Not that it needed to: As with so many other brands that have been adopted by communities other than the ones they were originally intended for (see: Vans, Patagonia, Champion), Dickies had little if anything to do with that initial outside adoption.
“We’ve been adopted by some cultures for decades and decades; the music community has been adopting us for as long as we can remember. And if you think about it, not only the artists love us, but the people behind the scenes who build the sets, who build the stages, they’re also wearing Dickies,” says Kathy Hines, Dickies VP of marketing. “Also, different sub-cultures in the West Coast, like the L.A. Latino community, have been adopting us for a really, really long time.” There’s also, of course, the skateboarding community, where so many fashion trends start: “They need the most longstanding, durable apparel in the world while they’re skating, and there’s nothing more durable than a product intended for heavy manual labor. It just so happens that it works for skate as well.”
Dickies has engaged with fashion more in the past five years or so. It had a long and successful partnership with Opening Ceremony (R.I.P.) and collaborated with the likes of Stussy, Madewell, L.A. menswear boutique Union, Toga and more. Most recently, in July, it partnered with Halsey‘s About Face makeup line to create two handbags. These helped revitalize the brand and grow its consumer base.
In 2017, Dickies was acquired for $820 million by VF Corp., a public company that also owns Vans, North Face, Wrangler and, as of last year, Supreme. Clearly, the company saw an opportunity for Dickies to grow even more.
As Hines explains, authenticity has been crucial to hold onto through all of this, because losing that would ultimately mean losing the brand’s initial appeal. “One of our greatest strengths is our authenticity and our truth as a workwear brand, and that’s something that we really, really hold very central and we’re very disciplined about, because that’s why we’re embraced,” she says.
Take collaborations — rather than allow other brands to put the Dickies logo on anything, the brand approaches these partnerships carefully and strategically.
“One of the things that we try to consider is rooting it in things like our iconic product, because that keeps it really unique and connected to us,” Hines says. “If we invented some collection — I don’t know, I’m just gonna make it up, but — outdoor jackets and boots and sweatshirts, something that’s not strongly connected to our iconic blue-collar workwear, then that could put us at a risk of them going away from the brand, because then you’re just putting your logo on something that’s not true to who we are.”
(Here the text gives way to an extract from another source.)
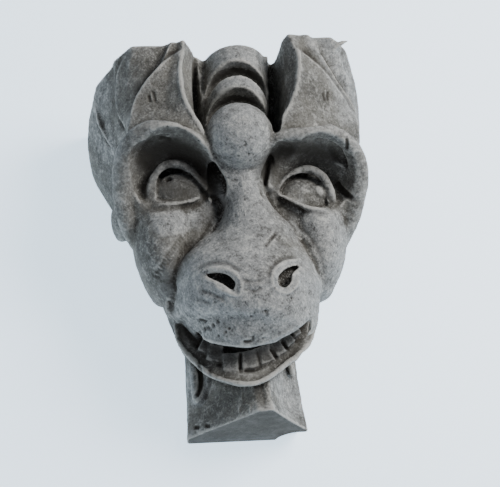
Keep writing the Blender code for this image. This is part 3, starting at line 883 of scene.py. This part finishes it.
# Painted light, partly a pale bluish bloom, on the lit and proud parts.
LIT_AND_BLOOMED = {
    "ball": (0.95, 36, [(238, 130), (242, 145)]),
    "muzzle": (0.85, 48, [(236, 200), (242, 250), (205, 290), (250, 312), (300, 290)]),
    "bridge of the nose": (1, 22, [(243, 168), (242, 200), (238, 232)]),
    "left shoulder of the muzzle": (0.9, 12, [(216, 238), (200, 256), (192, 278)]),
    "left cheek": (1, 15, [(165, 223), (193, 218)]),
    "right cheek": (0.9, 26, [(302, 222), (330, 232), (334, 264)]),
    "right of the neck": (0.8, 16, [(282, 380), (292, 405)]),
    "loop on the neck": (0.8, 5, [(191, 368), (190, 390), (196, 404), (204, 398), (206, 384), (206, 368)]),
    "right ear": (0.7, 18, [(322, 42), (344, 78), (350, 112)]),
    "upper plate": (0.7, 13, [(222, 62), (238, 55), (258, 62)]),
    "lower plate": (0.6, 8, [(220, 88), (238, 80), (262, 88)]),
    "left ear": (0.5, 16, [(101, 90), (98, 125), (110, 150)]),
}
for amount, reach, path in LIT_AND_BLOOMED.values():
    brushed(painted_light_and_bloom, amount, path, reach)
# Painted shade over the foot's face, which is turned down.
shade_and_brown[in_view & (skin[:, 2] < -HEIGHT / 2 + UNIT / 5)] = FOOT_SHADE

# The casting has nicks, gouges and air bubbles as well as the carving. The rims of the nostrils, the
# edge of the lip and two thin lines on the neck are drawn up here too.
NICKS = {
    "left ear, first stroke": (2, 0.5, 0.8, [(148.4, 95), (149.3, 98), (150.2, 102)]),
    "left ear, second stroke": (2, 0.5, 0.8, [(152.9, 91), (154.5, 96), (155.1, 102)]),
    "right ear, first stroke": (2, 0.4, 0.8, [(323, 92), (324, 97), (325, 101)]),
    "right ear, second stroke": (2, 0.4, 0.8, [(328, 91), (327.5, 96), (328.5, 101)]),
    "gouge under the left brow": (3.4, 1.1, 1, [(159, 138), (165, 138.5), (172, 141)]),
    "gouge under the right brow": (2.4, 0.8, 1, [(346.6, 138), (347, 144), (346.4, 150)]),
    "cut on the snout": (2.6, 0.9, 0.45, [(277, 232.5), (271, 239), (265, 246.5)]),
    "nick in the lip": (2.2, 0.7, 1, [(243, 341.5), (247, 342), (252, 341)]),
    "nick beside it": (2, 0.5, 0.8, [(253.2, 335.5), (253, 342)]),
    "scratch on the lip": (1.6, 0.4, 0.8, [(199, 319.5), (207, 322)]),
    "over the left nostril": (4, 0.5, 0.45, [(196, 269), (210, 263), (228, 264), (242, 272)]),
    "over the right nostril": (4, 0.5, 0.45, [(268, 279), (271, 268), (282, 259), (297, 256)]),
    "left wrinkle, upper": (3, 0.5, 0.4, [(201, 290), (213, 294), (226, 301)]),
    "left wrinkle, lower": (3, 0.4, 0.35, [(195, 298), (211, 303)]),
    "middle wrinkle, upper": (3, 0.4, 0.35, [(240, 279), (250, 282), (262, 280)]),
    "middle wrinkle, lower": (3, 0.4, 0.35, [(243, 288), (254, 291), (263, 288)]),
    "under the left eye": (5, 0.7, 0.3, [(150, 210), (165, 208.5), (185, 207), (201, 204)]),
    "under the right eye": (5, 0.7, 0.35, [(276, 196), (292, 205), (308, 211), (325, 213.5)]),
    "outside the right eye": (5.5, 1.4, 0.8, [(336, 182), (341, 189), (353, 200)]),
    "inside the loop": (3.6, 1.6, 1, [(198.7, 364), (200.6, 378), (200, 389), (196, 397)]),
    "beside the loop": (3, 0.5, 0.3, [(209.5, 366), (209.5, 384), (205, 397), (198, 406)]),
    "between the middle teeth": (2, 1.8, 1, [(240.6, 352), (240.2, 362), (240.8, 371)]),
    "right of the middle teeth": (1.6, 0.7, 0.7, [(256.5, 350), (259, 358), (260.6, 366)]),
    "between the right teeth": (2, 1.6, 1, [(270.5, 348), (273.5, 353), (277.4, 359)]),
    "before the last tooth": (2, 1.6, 1, [(282, 341), (285, 345), (288, 350)]),
    "foot, left chip": (3, 0.9, 1, [(194, 427.5), (199, 427.5)]),
    "foot, right chip": (3, 0.9, 1, [(205, 426), (210, 426)]),
}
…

Dickies recently debuted a campaign spotlighting what it calls its five Icons: the 874 Work Pant, Work Shirt, Coverall, Bib Overall and Eisenhower Jacket. It’s these iconic products that have been adopted by fashion the most and, though Dickies doesn’t disclose financial figures as a brand, they’ve likely also driven the most revenue. Dickies likes to describe them as “a blank canvas for self-expression” — they’re also what shoppers can pick up at the Fred Segal pop-up; throughout it’s duration, there have also been opportunities to have these items customized on-site with different illustrations and embroideries.
“Dickies had actually never celebrated the five iconic products,” says Hines. “We just felt like it was a really, really good opportunity to introduce them formally, to talk about them and showcase them, both from a workwear perspective as well as a more work-inspired or lifestyle perspective. The timing is also intentional because we’re celebrating our 100 years starting March of 2022.”
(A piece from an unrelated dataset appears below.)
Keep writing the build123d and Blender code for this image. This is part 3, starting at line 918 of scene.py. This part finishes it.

Another tactic Dickies uses to ensure it’s still prioritizing and honoring — and not alienating — its original workwear consumers is by having separate product teams, one that focuses on performance workwear and one that focuses more on the workwear-inspired apparel.
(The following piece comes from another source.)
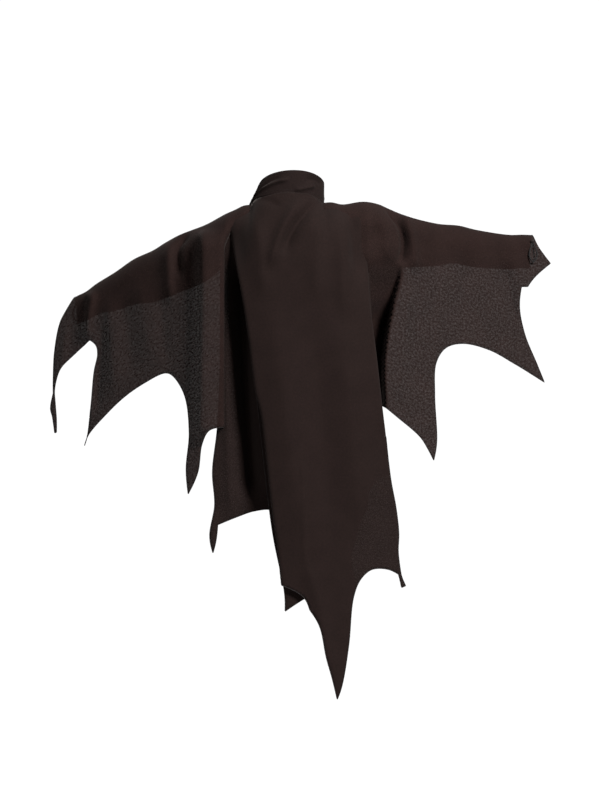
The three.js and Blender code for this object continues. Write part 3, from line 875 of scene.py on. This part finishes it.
def collar():
    """The stand collar: two cloth layers, rolled over at the top, with the soft wrinkles of the seam."""
    half = 180 - COLLAR["front_gap"]
    turns = np.linspace(-half, half, 200)
    up = np.linspace(-0.1, 1, 26)
    wall = COLLAR["wall"]
    arc = np.linspace(0, math.pi, 9)[1:-1]
    heights = np.concatenate([up, 1 + 0.045 * np.sin(arc), up[::-1]])
    outs = np.concatenate([np.full_like(up, wall), wall * np.cos(arc), np.full_like(up, -wall)])
    grid_turn, grid_height = np.meshgrid(turns, heights, indexing="ij")
    flat = np.column_stack([grid_turn.ravel() * 1.12, grid_height.ravel() * 40])
    wrinkles = creases(flat, [
        ([[-78, 2], [-50, 12], [-20, 20], [6, 24]], 6, 5, 3.5, 0.2),
        ([[-74, 10], [-44, 22], [-10, 30]], -2.8, 4, 4, 0.2),
        ([[10, 2], [30, 8], [56, 20]], 4.6, 5, 3.5, 0.2),
        ([[30, 24], [52, 30], [76, 28]], -2.4, 5, 5, 0.2),
        ([[-130, 6], [-110, 20], [-92, 32]], 1.6, 6, 6, 0.2),
        ([[104, 8], [118, 20], [136, 30]], 1.6, 6, 6, 0.2),
    ]).reshape(grid_turn.shape)
    waves = 0.5 * np.sin(np.radians(grid_turn * 5)) * grid_height
    points = collar_place(grid_turn, grid_height, outs[None, :] + wrinkles + waves).reshape(-1, 3)
    rows, columns = grid_turn.shape
    faces = [
        [i * columns + j, (i + 1) * columns + j, (i + 1) * columns + (j + 1) % columns,
         i * columns + (j + 1) % columns]
        for i in range(rows - 1) for j in range(columns)
    ]
    faces.append(list(range(columns)))
    faces.append(list(range((rows - 1) * columns, rows * columns))[::-1])
    piece = make_mesh("collar_cloth", points, faces, MATERIALS["collar"], flat)
    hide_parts("collar_outer", "collar_lining", "collar_interfacing")
    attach(piece, "cape")
    rows_of_stitches = []
    for name, height in (("collar_seam_stitches", 0.1), ("collar_edge_stitches", 0.93)):
        line = collar_place(turns, np.full_like(turns, height), np.full_like(turns, wall + 0.1))
        rows_of_stitches.append(stitches(name, line))
        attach(rows_of_stitches[-1], "cape")
    length = math.pi * (COLLAR["half_width"] + COLLAR["half_depth"]) * half / 180
    return piece, length, rows_of_stitches


def dressed(node, name, material, body):
    """A small cut part: the frame's solid with its edges rounded and its surface made fine."""
    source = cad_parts[node].data
    mesh = bpy.data.meshes.new(name)
    shape = bmesh.new()
    shape.from_mesh(source)
    bmesh.ops.remove_doubles(shape, verts=shape.verts, dist=1e-6)
    sharp = [edge for edge in shape.edges if edge.is_manifold and edge.calc_face_angle(0) > 0.6]
    bmesh.ops.bevel(shape, geom=sharp, offset=0.0003, segments=2, affect="EDGES", clamp_overlap=True)
    shape.to_mesh(mesh)
    shape.free()
    mesh.polygons.foreach_set("use_smooth", [True] * len(mesh.polygons))
    mesh.materials.clear()
    mesh.materials.append(MATERIALS[material])
    corners = np.zeros(len(mesh.loops), int)
    mesh.loops.foreach_get("vertex_index", corners)
    places = np.zeros(len(mesh.vertices) * 3)
    mesh.vertices.foreach_get("co", places)
    layer = mesh.uv_layers.new(name="cloth")
    layer.data.foreach_set("uv", places.reshape(-1, 3)[corners][:, [0, 2]].ravel())
    layer.active = True
    piece = bpy.data.objects.new(name, mesh)
    bpy.context.scene.collection.objects.link(piece)
    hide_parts(node)
    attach(piece, body)
    return piece


def finger_loop(side):
    """The elastic loop for the middle finger, open at its tack."""
    place = LOOPS[side]
    half = [[-2.2, 0, 0], [-2.4, 0.1, 0.3], [-7, 0.45, 1], [-7, 0.75, 1]]
    route = half + [[0, 1, 1]] + [[-dx, drop, away] for dx, drop, away in reversed(half)]
    points = curve([[place["x"] + dx, place["y"] + place["lean"] * away, place["top"] - drop * LOOP_DROP]
                    for dx, drop, away in route], 2.5)
    data = bpy.data.curves.new(f"{side}_loop_cord", "CURVE")
    data.dimensions = "3D"
    data.bevel_depth = LOOP_DIAMETER / 2 * MM
    data.bevel_resolution = 5
    data.use_fill_caps = True
    spline = data.splines.new("POLY")
    spline.points.add(len(points) - 1)
    for spline_point, point in zip(spline.points, points):
        spline_point.co = (*(point * MM), 1)
    data.materials.append(MATERIALS["elastic"])
    piece = bpy.data.objects.new(f"{side}_loop_cord", data)
    bpy.context.scene.collection.objects.link(piece)
    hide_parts(f"{side}_finger_loop")
    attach(piece, f"{side}_finger_loop")


# ---- the studio -----------------------------------------------------------------------------------

def area_light(name, place, size, energy, target=(0, 0, -0.35)):
    """A square light at the place, turned to the target."""
    data = bpy.data.lights.new(name, "AREA")
    data.shape = "SQUARE"
    data.size = size
    data.energy = energy
    light = bpy.data.objects.new(name, data)
    light.location = place
    light.rotation_euler = (Vector(target) - Vector(place)).to_track_quat("-Z", "Y").to_euler()
    bpy.context.scene.collection.objects.link(light)
    return light


def sun(name, energy):
    """A broad light from straight above."""
    data = bpy.data.lights.new(name, "SUN")
    data.energy = energy
    data.angle = math.radians(70)
    light = bpy.data.objects.new(name, data)
    bpy.context.scene.collection.objects.link(light)
    return light


def linked(name, piece, state, lights):
    """Lets the lights reach only the piece (INCLUDE), or everything but the piece (EXCLUDE)."""
    receivers = bpy.data.collections.new(name)
    receivers.objects.link(piece)
    receivers.collection_objects[0].light_linking.link_state = state
    for light in lights:
        light.light_linking.receiver_collection = receivers


def studio():
    """The camera, the white backdrop, the lights and the floor, which takes only its own light."""
    data = bpy.data.cameras.new("camera")
    data.lens = CAMERA_LENS
    data.sensor_width = 36
    data.clip_end = 200
    camera = bpy.data.objects.new("camera", data)
    camera.location = CAMERA_PLACE
    camera.rotation_euler = (math.pi / 2, 0, 0)
    bpy.context.scene.collection.objects.link(camera)
    bpy.context.scene.camera = camera

    world = bpy.data.worlds.new("studio")
    world.use_nodes = True
    tree = world.node_tree
    tree.nodes["Background"].inputs["Color"].default_value = (1, 1, 1, 1)
    path = tree.nodes.new("ShaderNodeLightPath")
    strength = tree.nodes.new("ShaderNodeMapRange")
    strength.inputs["To Min"].default_value = BACKDROP_LIGHT
    strength.inputs["To Max"].default_value = BACKDROP_SEEN
    tree.links.new(path.outputs["Is Camera Ray"], strength.inputs["Value"])
    tree.links.new(strength.outputs["Result"], tree.nodes["Background"].inputs["Strength"])
    bpy.context.scene.world = world
    bpy.context.scene.view_settings.view_transform = "Standard"

    key = area_light("key", (1.7, -2.8, 1.6), 0.8, 360)
    area_light("fill", (-2.6, -2.0, 0.3), 1.0, 15)
    overhead = sun("overhead", 1.6)
    floor_light = sun("floor_light", 3.2)
    floor_light.data.use_shadow = False

    turns = np.linspace(0, 2 * math.pi, 97)[:-1]
    rim = np.column_stack([np.cos(turns), np.sin(turns)]) * FLOOR_RADIUS
    corners = np.column_stack([rim, np.full(len(rim), FLOOR_HEIGHT)])
    floor = make_mesh("floor", corners, [list(range(len(rim)))], MATERIALS["floor"], rim)
    linked("kept_off_the_floor", floor, "EXCLUDE", [key, overhead])
    linked("only_the_floor", floor, "INCLUDE", [floor_light])


# ---- assembly -------------------------------------------------------------------------------------

studio()
finger_loop("left")
finger_loop("right")

collar_piece, collar_length, collar_stitches = collar()
loop_tape = dressed("loop_tape", "loop_tape_pile", "loop", "cape")
label = dressed("care_label", "blank_care_label", "label", "cape")
neck_tape = dressed("neck_tape", "neck_ribbon", "tape", "cape")
tab = dressed("collar_tab", "tab_cloth", "collar", "collar_tab")
hook_tape = dressed("hook_tape", "hook_tape_pile", "hook", "collar_tab")
dressed("left_finger_loop_tack", "left_bar_tack", "hem", "left_wing")
dressed("right_finger_loop_tack", "right_bar_tack", "hem", "right_wing")
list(collar_stitches)

back_panel()
pleat_underlay()
left_side()
right_side()
left_wing()
right_wing()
“The way that we don’t alienate them is we take them very, very seriously,” Hines says. “We call our workers our athletes, because they are: They bend, they lift, they’re doing heavy-duty things that require performance. Keeping that front and center and always knowing that we’re there to serve the workers and enable them to do their work more effectively with our performance workwear, that really serves us well.”
In addition to catering more to fashion-minded consumers, Dickies has also, in the past couple of years, made more of a conscious effort to cater to women, starting by addressing a growing cohort of underserved female workers.
“We always say it: Without workwear, there’s no workwear-inspired,” says Hines. “If we don’t start from a place of authenticity — and for that woman who’s doing blue-collar work or heavy-duty work — then we would be entering the women’s market without authenticity.”
She draws a parallel to the athleticwear industry, which is still only in the early stages of catering to women in the same way it caters to men: “Men’s product was the priority. I remember we would say that you would ‘shrink it and pink it.’ We’re seeing this in the workwear industry; it’s historically very male. As we see women coming in, if we’re just conscious and treat her with the respect that she deserves as a worker who requires performance on the job, that’s our place of truth, that’s our place of authenticity. Then, when we do lean into lifestyle or work-inspired [product], it’s from a place of a strong foundation.”
Hines is careful not to reveal too many details about what Dickies has planned for its 100th year, but it’s clear that more womenswear and fashion-centric activations are on the horizon, while its commitment to those iconic products and manual laborers hopefully remains steady. Still, with the backing of a public company and the responsibility to shareholders that comes with it, there’s always pressure to chase growth — and a risk of overextension. (Say, too many collaborations, or ones that don’t quite fit.) At least for now, Dickies seems to be on steady ground: It’s accessible and respectful of the people who think it’s cool, and the people who originally made it cool.